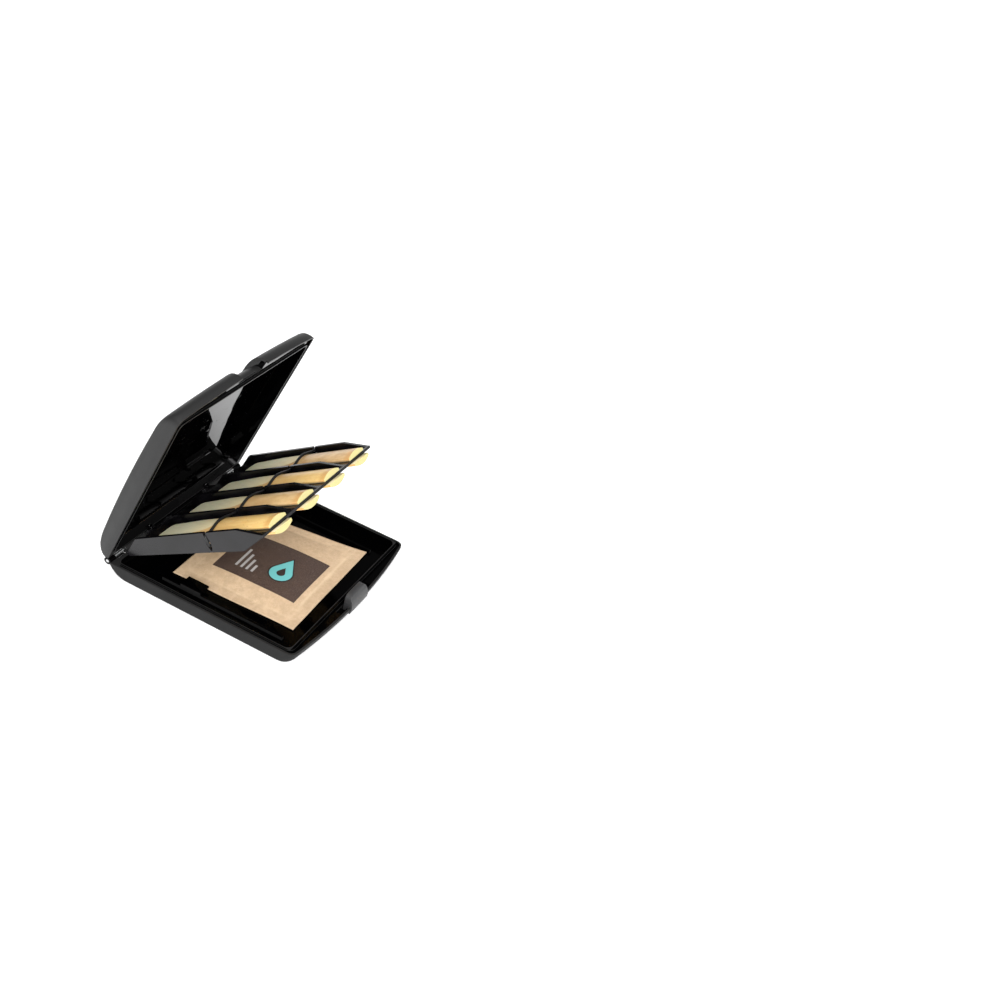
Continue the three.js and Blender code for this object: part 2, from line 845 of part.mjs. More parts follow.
function reedSolid(centre, buttReach, up) {
  const bottom = plateThickness / 2 + seatGap;
  const runs = [0, reedBark];
  const vampSteps = 6;
  for (let i = 1; i < vampSteps; i += 1) {
    runs.push(reedBark + (reedLength - reedBark - reedTipRound) * i / vampSteps);
  }
  runs.push(...reedTipShares.map((share) => reedLength - reedTipRound * (1 - share)));
  const sections = runs.map((run) => reedSection(run).map(([x, height]) => new THREE.Vector3(
    centre + x,
    -(buttReach - run),
    holderRise + up * (bottom + height),
  )));
  return loft(sections);
}

// Humidity pack: a filled pouch with a flat sealed edge, about its own middle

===

■ EXERCISE REQUIREMENTS: Reproduce all of the material above word for word.

■ RESPONSE TO THIS TASK:
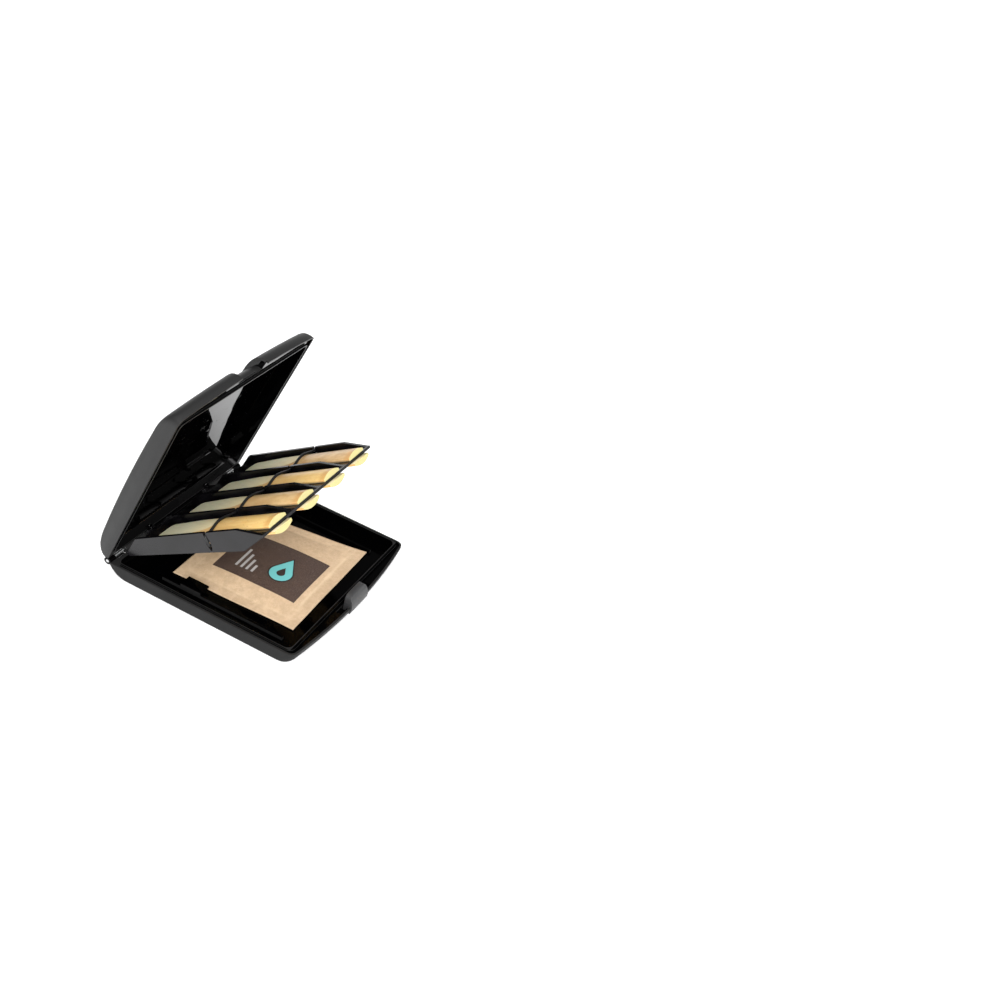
Continue the three.js and Blender code for this object: part 2, from line 845 of part.mjs. More parts follow.
function reedSolid(centre, buttReach, up) {
  const bottom = plateThickness / 2 + seatGap;
  const runs = [0, reedBark];
  const vampSteps = 6;
  for (let i = 1; i < vampSteps; i += 1) {
    runs.push(reedBark + (reedLength - reedBark - reedTipRound) * i / vampSteps);
  }
  runs.push(...reedTipShares.map((share) => reedLength - reedTipRound * (1 - share)));
  const sections = runs.map((run) => reedSection(run).map(([x, height]) => new THREE.Vector3(
    centre + x,
    -(buttReach - run),
    holderRise + up * (bottom + height),
  )));
  return loft(sections);
}

// Humidity pack: a filled pouch with a flat sealed edge, about its own middle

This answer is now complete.